The report explains that ebooks have become almost 20 percent of the U.S. book market, but libraries face major barriers to providing this content to patrons. Notably, Amazon Publishing now ranks as the fifth largest publisher of ebooks by dollar sales, yet the company refuses to license any of its digital content to libraries, at any price. Macmillan’s pending eight-week embargo on new ebook sales to libraries is also raised, as is “abusive pricing” of library ebook licenses by many publishers.

Sisters doing it for themselves

Women are telling their own stories in non-fiction in a way that doesn’t protect or excuse men, and they’re selling. Shouldn’t be news. Is. Here are a few titles, examined.

The misogynistic stereotype is that women’s very voices are grating and shrill, especially when raised in anything but a cheerleader-bright yell. But women have long comprised the lion’s share of literary consumers, and, evidently, ache to see elevated what has long merited serious attention.

Soon you won’t even have to read the book

The Children’s Book Centre is launching a YouTube presence, presumably to try to engage kids who are reading particular books, but five bucks says they spend three minutes there before looking up a couple of screaming 20-something man-children let’s-playing Minecraft. How can books compete with that?

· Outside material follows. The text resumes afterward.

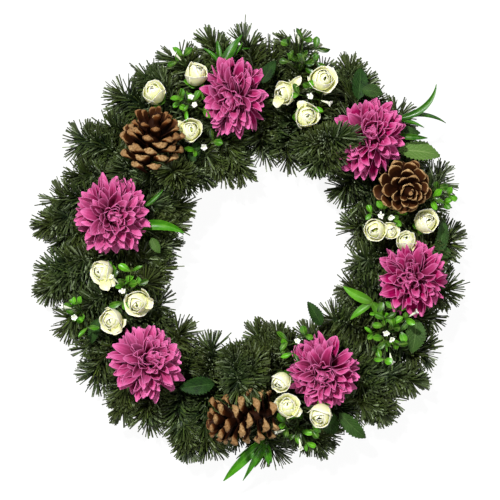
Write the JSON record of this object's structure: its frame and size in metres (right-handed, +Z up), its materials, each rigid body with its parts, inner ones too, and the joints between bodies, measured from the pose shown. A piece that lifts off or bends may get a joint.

Next spring, the Canadian Children’s Book Centre will launch Bibliovideo, a YouTube channel featuring author interviews, read-alongs, illustrator demonstrations, book trailers, and reviews. Using funds from the Canada Council for the Arts’ Digital Strategy Fund, the CCBC has brought together a group of key players in the Canadian children’s book community to steer and curate the project.

The intent is to create a place for librarians, teachers, parents, book creators, reviewers, and readers to access informative and engaging video content on all aspects of Canadian children’s literature, including fiction and non-fiction, old and new books, and ones written in English, French, and Indigenous languages.